Re: Kuwety - problemy, pytania i wątpliwości

: 10 wrz 2015, 08:09
autor: Sonia
Ja mam kryte kuwety, ale nigdy nie montowałam do nich drzwiczek. Uważam, że lepiej jest, jak kuweta nie jest tak całkiem "hermetycznie" zamknięta. To żadna przyjemność dla kota wchodzić do takiej niewietrzonej kuwety.
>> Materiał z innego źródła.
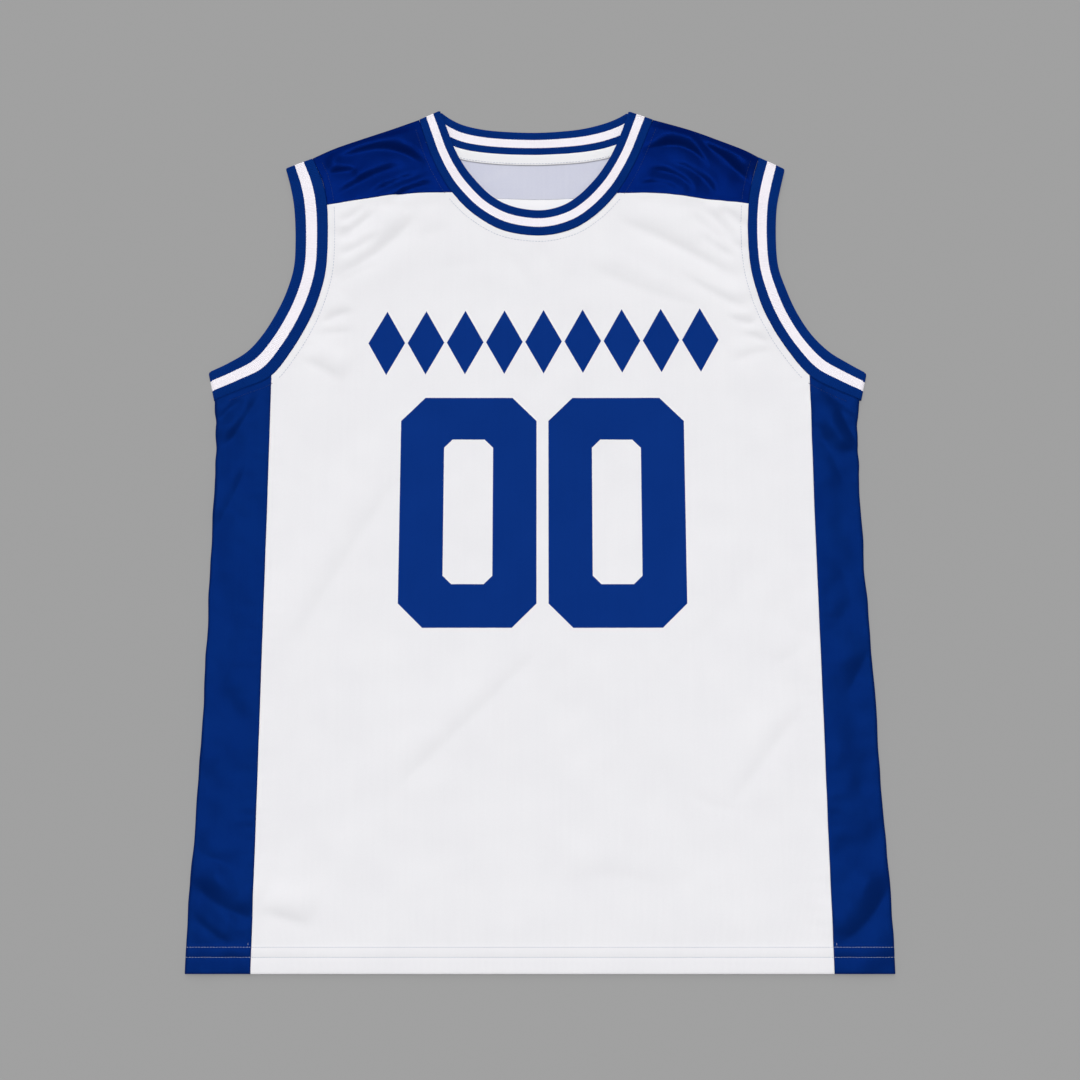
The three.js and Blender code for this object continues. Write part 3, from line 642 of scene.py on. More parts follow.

Re: Kuwety - problemy, pytania i wątpliwości

: 10 wrz 2015, 08:42
autor: yamaha
Mam jak Sonie, drzwiczki do tej pory gdzies gleboko w szafie sie kurza <lol>

Re: Kuwety - problemy, pytania i wątpliwości

: 10 wrz 2015, 09:41
autor: AgnieszkaP
U mnie bardzo długo kuwety były pozamykane, ale chcąc zachęcić koty do częstszego z nich korzystania, pootwierałam i tak już zostanie ;-))

Re: Kuwety - problemy, pytania i wątpliwości

: 10 wrz 2015, 15:22
autor: tofik
Ja mam kuwecie Catit wszytko pozamykane. Zwierz korzysta.
Początkowo też chciałam kota powoli przyzwyczajać, odkrywać daszek, później zostawić bez drzwiczek itd. Moje dzieci załatwiły za mnie tę sprawę. Chyba drugiego, czy trzeciego dnia zamknęły daszek, założyły drzwiczki. Nie chcę wiedzieć, jak wyglądało szkolenie kota z obsługi kuwety <strach> .
Zorientowałam się jak było po zawodach, tzn. zwierz robił co trzeba do zamkniętej kuwety. I tak zostało. Na początku tylko filtr regularnie lądował na podłodze. Teraz już kotu znudziło się wygrzebywanie filtra.